Cependant, la laïcité est un peu différente chez nous, au Danemark. L’église luthérienne est notre église d’Etat, et ce n’est pas un mince paradoxe, car un des chevaux de bataille de Luther était précisément la distinction entre pouvoir temporel et pouvoir spirituel. Cela n’a pas de conséquence pour la liberté de conscience et, en apparence, l’immense majorité des Danois est aussi laïque que les Français. Mais peut-être que l’absence de distinction entre religion et politique caractérise la manière dont nous nous comportons envers l’islam et l’intégration. Je ne pense pas seulement aux prêtres qui tendent la main aux imams et qui condamnent Charlie Hebdo, tout en condamnant les assassinats. Je pense en particulier à la gauche où la position répandue est que, pour se différencier de l’extrême droite, il faut montrer une considération particulière.
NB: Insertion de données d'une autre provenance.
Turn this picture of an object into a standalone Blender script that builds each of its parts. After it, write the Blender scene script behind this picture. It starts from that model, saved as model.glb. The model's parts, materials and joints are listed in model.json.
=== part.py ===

Personne ne veut limiter la liberté d’expression, qui est garantie par la loi, mais le « ton ». Il s’agit peut-être d’une spécialité protestante : la justice exercée sur soi-même est encore plus intériorisée. Il s’agit d’avoir conscience. A gauche, on considère qu’il n’est pas bien de critiquer ou de se moquer de l’islam et l’on commet une erreur catégorique qu’une culture plus laïque ne commettra pas, à savoir confondre l’homme et la foi, les opinions de cet homme. On présuppose tacitement, d’une manière en fait condescendante, que la foi des musulmans devrait être plus indissociable de leur être que cela ne l’est chez n’importe qui. Ainsi, une attaque des conceptions religieuses doit naturellement être perçue comme une attaque des croyants. On oublie d’étendre aux musulmans ce qu’a dit Grundtvig, le plus grand prédicateur de l’Eglise danoise : « Homme d’abord, chrétien ensuite. »
Le ménagement excessif de la gauche n’est-il pas en réalité une forme d’apartheid intellectuel ? [...] Chacun sait que la laïcité est assiégée, mais je me demande si, pour reprendre les mots de Milan Kundera, les intellectuels danois ne risquent pas de finir comme « les brillants alliés de leurs fossoyeurs »."